Clarence Eugene Whitehill (November 5, 1871 - December 19, 1932) was a leading American bass-baritone who sang at the Metropolitan Opera from 1915 to 1932. He sang on both sides of the Atlantic and is remembered for his association with the music dramas of Richard Wagner, and for his recordings of well-known music hall ballads such as "I'll take you home again, Kathleen".

==Biography==
He was born on November 5, 1871, in Marengo, Iowa.

Whitehill studied in Chicago with L. A. Phelps, and then in Paris with Giraudet and Giovanni Sbriglia. In 1898, he made his stage debut at La Monnaie in Brussels, as Capulet in Roméo et Juliette. He sang Nilakhanta at the Opéra-Comique the next year, becoming the first ever American singer to perform in that theatre.

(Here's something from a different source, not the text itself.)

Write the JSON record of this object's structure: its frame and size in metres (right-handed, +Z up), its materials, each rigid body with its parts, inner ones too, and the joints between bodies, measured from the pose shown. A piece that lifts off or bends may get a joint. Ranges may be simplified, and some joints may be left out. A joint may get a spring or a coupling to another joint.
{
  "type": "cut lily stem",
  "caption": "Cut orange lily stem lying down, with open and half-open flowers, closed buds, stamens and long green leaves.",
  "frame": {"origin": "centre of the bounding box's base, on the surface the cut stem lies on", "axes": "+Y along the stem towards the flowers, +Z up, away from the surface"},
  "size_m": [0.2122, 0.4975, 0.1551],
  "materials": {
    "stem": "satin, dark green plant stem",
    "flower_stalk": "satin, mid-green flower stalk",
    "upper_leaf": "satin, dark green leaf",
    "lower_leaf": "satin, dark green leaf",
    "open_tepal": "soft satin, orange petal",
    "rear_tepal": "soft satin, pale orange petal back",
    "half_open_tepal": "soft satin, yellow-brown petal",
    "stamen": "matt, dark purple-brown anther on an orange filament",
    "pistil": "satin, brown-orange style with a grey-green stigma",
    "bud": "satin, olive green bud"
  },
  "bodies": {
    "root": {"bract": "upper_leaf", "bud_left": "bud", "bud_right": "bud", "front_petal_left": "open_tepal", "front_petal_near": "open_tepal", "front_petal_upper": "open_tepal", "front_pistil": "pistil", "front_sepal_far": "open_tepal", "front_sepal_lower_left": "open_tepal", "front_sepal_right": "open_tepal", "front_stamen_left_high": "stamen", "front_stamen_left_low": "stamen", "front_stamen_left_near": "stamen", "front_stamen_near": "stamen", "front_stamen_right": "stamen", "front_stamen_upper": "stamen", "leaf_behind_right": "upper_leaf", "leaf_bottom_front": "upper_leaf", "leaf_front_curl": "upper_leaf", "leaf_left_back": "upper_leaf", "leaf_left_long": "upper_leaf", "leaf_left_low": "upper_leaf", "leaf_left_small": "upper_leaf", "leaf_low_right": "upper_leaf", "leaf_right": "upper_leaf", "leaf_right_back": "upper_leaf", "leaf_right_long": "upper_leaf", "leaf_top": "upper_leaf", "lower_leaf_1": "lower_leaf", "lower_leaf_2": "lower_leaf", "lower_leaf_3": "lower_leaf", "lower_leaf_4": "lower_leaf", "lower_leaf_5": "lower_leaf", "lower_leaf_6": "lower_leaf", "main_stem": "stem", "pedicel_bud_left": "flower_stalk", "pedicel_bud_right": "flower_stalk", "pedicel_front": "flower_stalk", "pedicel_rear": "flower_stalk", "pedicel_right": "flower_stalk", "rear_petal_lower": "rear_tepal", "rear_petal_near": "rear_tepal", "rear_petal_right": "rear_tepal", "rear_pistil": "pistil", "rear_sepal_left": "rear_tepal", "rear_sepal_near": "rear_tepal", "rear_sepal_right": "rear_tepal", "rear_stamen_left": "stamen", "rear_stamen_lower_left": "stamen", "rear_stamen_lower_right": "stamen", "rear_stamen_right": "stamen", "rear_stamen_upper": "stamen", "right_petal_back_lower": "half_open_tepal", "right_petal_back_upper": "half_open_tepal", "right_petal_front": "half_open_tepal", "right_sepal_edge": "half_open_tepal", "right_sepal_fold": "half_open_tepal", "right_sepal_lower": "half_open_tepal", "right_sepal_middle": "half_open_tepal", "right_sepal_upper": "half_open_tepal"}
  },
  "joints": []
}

Whitehill travelled to Frankfurt, Germany, to study with Julius Stockhausen. He appeared on stage in several German cities, while studying the Wagnerian baritone and bass-baritone roles. In 1904, he debuted at the Bayreuth Festival as Wolfram in Tannhäuser. Later, he sang Amfortas and Wotan.

Whitehill went on to appear with considerable success at the Royal Opera House, Covent Garden, London, in the first Ring Cycle sung in the English. He decided, however, that the time had come for him to leave Europe and return to America, and he made his Metropolitan Opera debut.
on November 25, 1909.

He married Isabel Rush on July 24, 1912. She was the widow of James Rervey Simpson.

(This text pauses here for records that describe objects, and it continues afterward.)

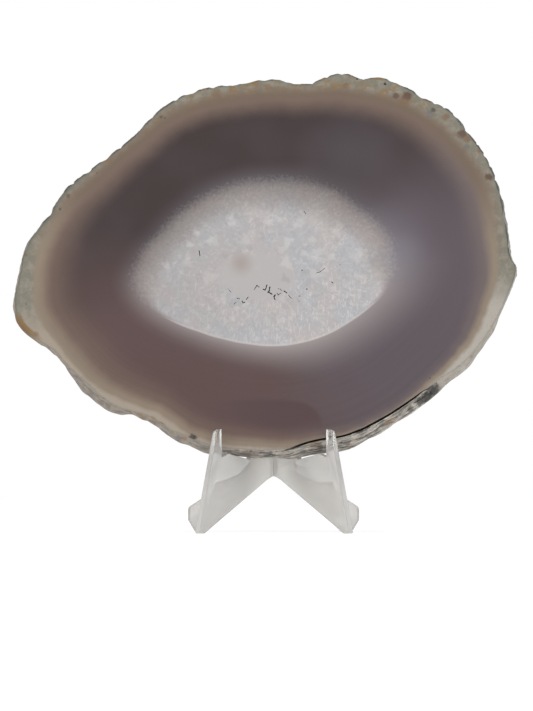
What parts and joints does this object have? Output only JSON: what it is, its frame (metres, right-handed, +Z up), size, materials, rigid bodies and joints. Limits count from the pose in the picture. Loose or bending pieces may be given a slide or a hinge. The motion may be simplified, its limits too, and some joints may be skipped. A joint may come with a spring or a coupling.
{
  "type": "agate slice on an easel",
  "caption": "Polished agate slice with a pale quartz core and a rough rim, leaning on a clear easel of crossed panels.",
  "frame": {"origin": "on the surface that the easel stands on, under the middle of the whole object", "axes": "+X across the slice to the viewer's right, +Y away from the viewer, the way the slice leans, +Z up"},
  "size_m": [0.1563, 0.0506, 0.1452],
  "materials": {
    "agate": "polished faces, rough rim",
    "clear_plastic": "clear, glossy"
  },
  "bodies": {
    "root": {"agate_slice": "agate", "easel_panel_left": "clear_plastic", "easel_panel_right": "clear_plastic"}
  },
  "joints": []
}
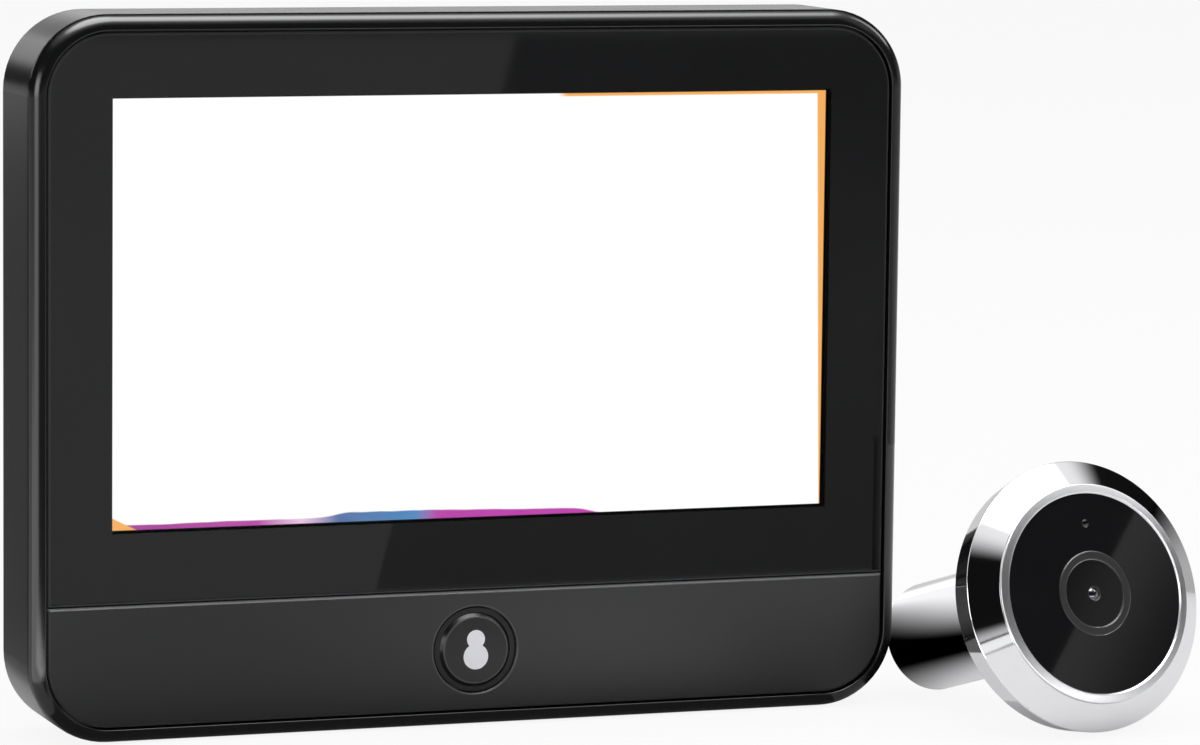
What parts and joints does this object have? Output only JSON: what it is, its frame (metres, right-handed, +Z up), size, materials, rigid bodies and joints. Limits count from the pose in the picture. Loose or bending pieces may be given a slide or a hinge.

He would enjoy a long and praiseworthy career at the Met despite a throat ailment which periodically affected one of his vocal cords. He was especially acclaimed in such taxing Wagnerian parts as Hans Sachs in Die Meistersinger von Nürnberg, but he also appeared in the Met premiere of the French operas Louise (in 1921) and Pelléas et Mélisande (in 1925), and in the North American premiere of Erich Wolfgang Korngold's one-act opera Violanta (on 5 November 1927).

He was to remain on the Met's roster of singers until May 14, 1932, when he retired in a dispute.

He died on December 19, 1932, in Manhattan, New York City.

==Legacy==
Whitehill was notable for the tonal beauty of his large voice, the nobility of his singing style and the dignity of his stage demeanour. His diction, phrasing and enunciation were considered to be exemplary, too, while his interpretations were said to have a poignant intensity which set them apart from those of his contemporaries. Fortunately, Whitehill made a number of gramophone records prior to World War I which display something of his greatness as a Wagnerian singer.